- DATASET EXTRACT:
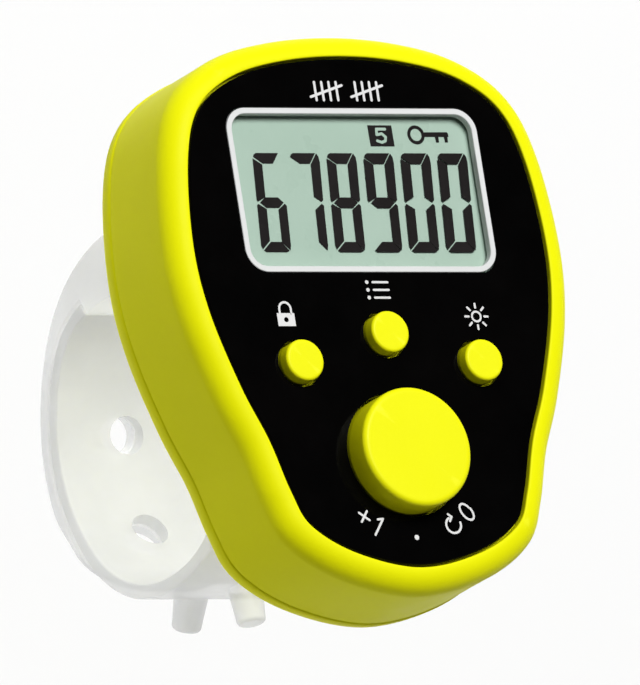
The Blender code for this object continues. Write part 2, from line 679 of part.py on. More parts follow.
def hole_cutters(radius):
    return joined([radial(cylinder(HOLE_RADIUS, -3 * MM, 3 * MM, 20), a, radius) for a in HOLE_ANGLES])


def build_strap_base():
    face = CASE_FRONT_Z - CASE_DEPTH - FIT

    def top(angle):
        under_case = face / math.cos(math.radians(angle))
        arm = outer_face(max(angle, FLEX_ANGLE)) if angle > 0 else middle_face(360.0 + angle)
        return min(under_case, arm)

    root = FLEX_ANGLE - math.degrees(FLEX_GAP / 2 / (13.0 * MM))
    saddle = strap_mesh([ring_profile(top, inner_face, -root, root, 4.0)])
    base = place("strap_base", saddle, SILICONE, None)
    stem_bottom = face - 1.0 * MM
    floor_top = CASE_FRONT_Z + FLOOR_TOP_Z
    stem_top = floor_top + FIT + FOOT_SIZE[2] / 2
    stem = box((*STEM_SIZE, stem_top - stem_bottom), (0.0, 0.0, (stem_top + stem_bottom) / 2))
    foot = box(FOOT_SIZE, (0.0, 0.0, floor_top + FIT + FOOT_SIZE[2] / 2))
    boolean(base, place_cutter("base_stem", stem, None), "UNION")
    boolean(base, place_cutter("base_foot", foot, None), "UNION")


def build_top_arm():
    """Outer arm: full thickness down to the inner arm's end, then a layer outside that arm."""
    hinge = flex_axis(FLEX_ANGLE, TOP_HINGE_RADIUS)
    start = FLEX_ANGLE + math.degrees(FLEX_GAP / 2 / (13.0 * MM))
    step_angle = ARM_END_ANGLE - math.degrees(LAYER_GAP / (13.5 * MM))
    angles = [start + (TIP_ANGLE - start) * i / 38 for i in range(39)]
    points = [ring_point(a, outer_face(a)) for a in angles]
    under = [a for a in reversed(angles) if a > step_angle]
    points += [ring_point(a, middle_face(a) + LAYER_GAP) for a in under]
    points.append(ring_point(step_angle, middle_face(step_angle) + LAYER_GAP))
    points.append(ring_point(step_angle, inner_face(step_angle)))
    points += [ring_point(a, inner_face(a)) for a in reversed(angles) if a < step_angle]
    mesh = moved(strap_mesh([points]), -hinge)
    arm = place("strap_top_arm", mesh, SILICONE, None, hinge)
    boolean(arm, place_cutter("cut_top_arm_holes", hole_cutters(14.0 * MM), None), "DIFFERENCE")

    tip_radius = outer_face(TIP_ANGLE)
    corner = TIP_CORNER
    back = 2 * corner
    half = STRAP_WIDTH / 2
    rounded = [(half, -back), (half, -corner)]
    for i in range(1, 7):
        t = math.radians(90 * i / 6)
        rounded.append((half - corner + corner * math.cos(t), -corner + corner * math.sin(t)))
    rounded += [(-x, y) for x, y in reversed(rounded)]
    margin = 1.5 * MM
    start = -back + MM
    clear = 0.05 * MM
    frame = [(half + margin, start), (half + margin, 2 * margin)]
    frame += [(-x, y) for x, y in reversed(frame)]
    outline = frame + [(-half - 4 * clear, start)]
    for x, y in reversed(rounded[1:-1]):
        outline.append((x if abs(x) < half else math.copysign(half + clear, x), y))
    outline.append((half + 4 * clear, start))
    cutter = extruded([outline], -3 * MM, 3 * MM)
    boolean(arm, place_cutter("cut_tip_corners", radial(cutter, TIP_ANGLE, tip_radius), None), "DIFFERENCE")


def build_bottom_arm():
    hinge = flex_axis(-FLEX_ANGLE, BOTTOM_HINGE_RADIUS)
    start = ARM_END_ANGLE
    end = 360.0 - FLEX_ANGLE - math.degrees(FLEX_GAP / 2 / (13.0 * MM))
    mesh = strap_mesh([ring_profile(middle_face, inner_face, start, end)])
    arm = place("strap_bottom_arm", moved(mesh, -hinge), SILICONE, None, hinge)
    boolean(arm, place_cutter("cut_bottom_arm_holes", hole_cutters(12.5 * MM), None), "DIFFERENCE")
    for number, angle in enumerate(PEG_ANGLES, 1):
        root = middle_face(angle)
        buried = 0.5 * MM
        shape = bmesh.new()
        bmesh.ops.create_cone(
            shape, cap_ends=True, segments=20, radius1=PEG_BASE_RADIUS, radius2=PEG_TIP_RADIUS,
            depth=PEG_LENGTH + buried,
        )
        rim = [e for e in shape.edges if all(v.co.z > 0 for v in e.verts)]
        bmesh.ops.bevel(shape, geom=rim, offset=PEG_EDGE, segments=2, affect="EDGES", profile=0.5)
        bmesh.ops.translate(shape, verts=shape.verts, vec=(0.0, 0.0, (PEG_LENGTH - buried) / 2))
        peg = bpy.data.meshes.new("peg")
        shape.to_mesh(peg)
        shape.free()
        boolean(arm, place_cutter(f"peg_{number}", radial(peg, angle, root), None), "UNION")


# ---------------------------------------------------------------- assembly
clear_scene()
PARTS = new_collection("finger_tally_counter")
CUTTERS = new_collection("cutters")

YELLOW = make_material("yellow_abs", (0.95, 0.95, 0.01), 0.35)
BLACK_GLOSS = make_material("black_panel", (0.004, 0.004, 0.004), 0.08)
PALE_GREY = make_material("window_border", (0.78, 0.79, 0.78), 0.4)
CLEAR = make_material("clear_window", (0.9, 0.95, 0.92), 0.05, alpha=0.25)
LCD_GREEN = make_material("lcd_glass", (0.42, 0.55, 0.46), 0.15)
MILK_WHITE = make_material("milk_white", (0.85, 0.86, 0.84), 0.5)
PINK_RUBBER = make_material("elastomer", (0.65, 0.35, 0.36), 0.8)
BOARD_GREEN = make_material("board_green", (0.02, 0.16, 0.06), 0.45)
BLACK_MATT = make_material("epoxy_black", (0.01, 0.01, 0.01), 0.6)
TANTALUM = make_material("capacitor_tan", (0.55, 0.35, 0.12), 0.5)
STEEL = make_material("steel", (0.6, 0.6, 0.6), 0.25, metallic=1.0)
BRASS = make_material("plated_brass", (0.75, 0.6, 0.3), 0.3, metallic=1.0)
GREY_RUBBER = make_material("dome_rubber", (0.3, 0.3, 0.3), 0.75)
SILICONE = make_material("frosted_silicone", (0.88, 0.89, 0.9), 0.35, alpha=0.6)

case_origin = bpy.data.objects.new("case_origin", None)
case_origin.location = (0.0, CASE_CENTRE_Y, CASE_FRONT_Z)
PARTS.objects.link(case_origin)

build_front_shell(case_origin)
build_rear_shell(case_origin)
build_case_screws(case_origin)
build_front_panel(case_origin)
build_display(case_origin)
build_board(case_origin)
build_power(case_origin)
build_buttons(case_origin)
build_strap_base()
build_top_arm()
build_bottom_arm()
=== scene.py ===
"""Looks of the finger tally counter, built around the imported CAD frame.

Row frame: +Z out of the front panel, +Y towards the top of the display, +X along the finger. Heights and
places on the case are measured from the middle of its front rim, as in the CAD; CASE moves them.
"""
import math

import bmesh
import bpy
import numpy as np
from mathutils import Matrix, Vector


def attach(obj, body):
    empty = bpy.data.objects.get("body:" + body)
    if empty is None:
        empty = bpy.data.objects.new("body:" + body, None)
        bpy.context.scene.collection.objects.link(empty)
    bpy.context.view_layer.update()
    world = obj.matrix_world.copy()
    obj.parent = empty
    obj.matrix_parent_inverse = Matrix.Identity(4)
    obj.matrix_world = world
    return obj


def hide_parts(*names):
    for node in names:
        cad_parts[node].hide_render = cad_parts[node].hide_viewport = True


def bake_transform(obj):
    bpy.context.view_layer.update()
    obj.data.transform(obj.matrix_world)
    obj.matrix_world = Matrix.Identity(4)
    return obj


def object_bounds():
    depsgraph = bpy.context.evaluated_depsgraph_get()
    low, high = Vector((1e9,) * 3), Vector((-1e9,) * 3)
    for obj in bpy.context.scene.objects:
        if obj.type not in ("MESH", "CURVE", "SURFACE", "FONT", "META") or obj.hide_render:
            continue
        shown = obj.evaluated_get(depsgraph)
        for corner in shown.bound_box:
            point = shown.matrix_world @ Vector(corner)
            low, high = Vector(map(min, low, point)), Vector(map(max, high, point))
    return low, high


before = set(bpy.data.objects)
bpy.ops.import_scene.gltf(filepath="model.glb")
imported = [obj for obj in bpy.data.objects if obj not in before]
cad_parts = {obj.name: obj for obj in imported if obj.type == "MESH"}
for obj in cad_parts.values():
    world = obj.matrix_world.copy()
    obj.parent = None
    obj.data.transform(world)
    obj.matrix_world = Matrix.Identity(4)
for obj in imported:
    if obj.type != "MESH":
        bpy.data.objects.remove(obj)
CAD_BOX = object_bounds()
MM = 0.001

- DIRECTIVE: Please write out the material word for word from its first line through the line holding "return min(under_case, arm)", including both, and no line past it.

- EXERCISE RESULT:
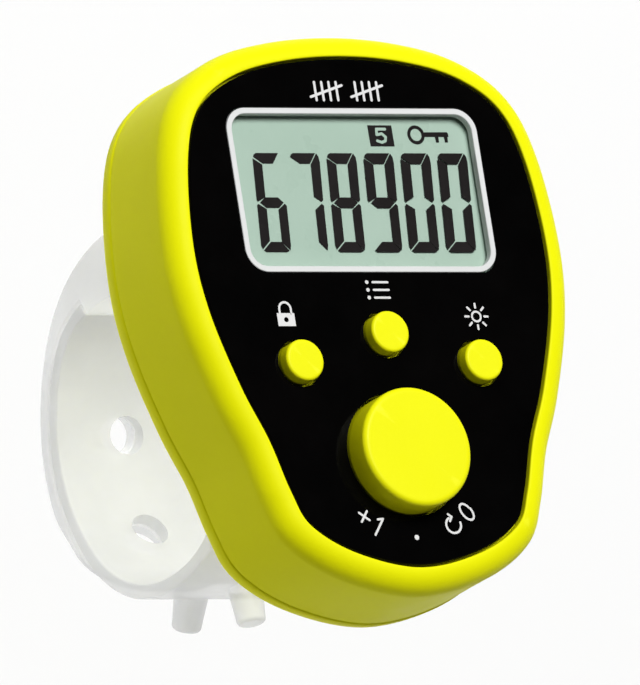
The Blender code for this object continues. Write part 2, from line 679 of part.py on. More parts follow.
def hole_cutters(radius):
    return joined([radial(cylinder(HOLE_RADIUS, -3 * MM, 3 * MM, 20), a, radius) for a in HOLE_ANGLES])


def build_strap_base():
    face = CASE_FRONT_Z - CASE_DEPTH - FIT

    def top(angle):
        under_case = face / math.cos(math.radians(angle))
        arm = outer_face(max(angle, FLEX_ANGLE)) if angle > 0 else middle_face(360.0 + angle)
        return min(under_case, arm)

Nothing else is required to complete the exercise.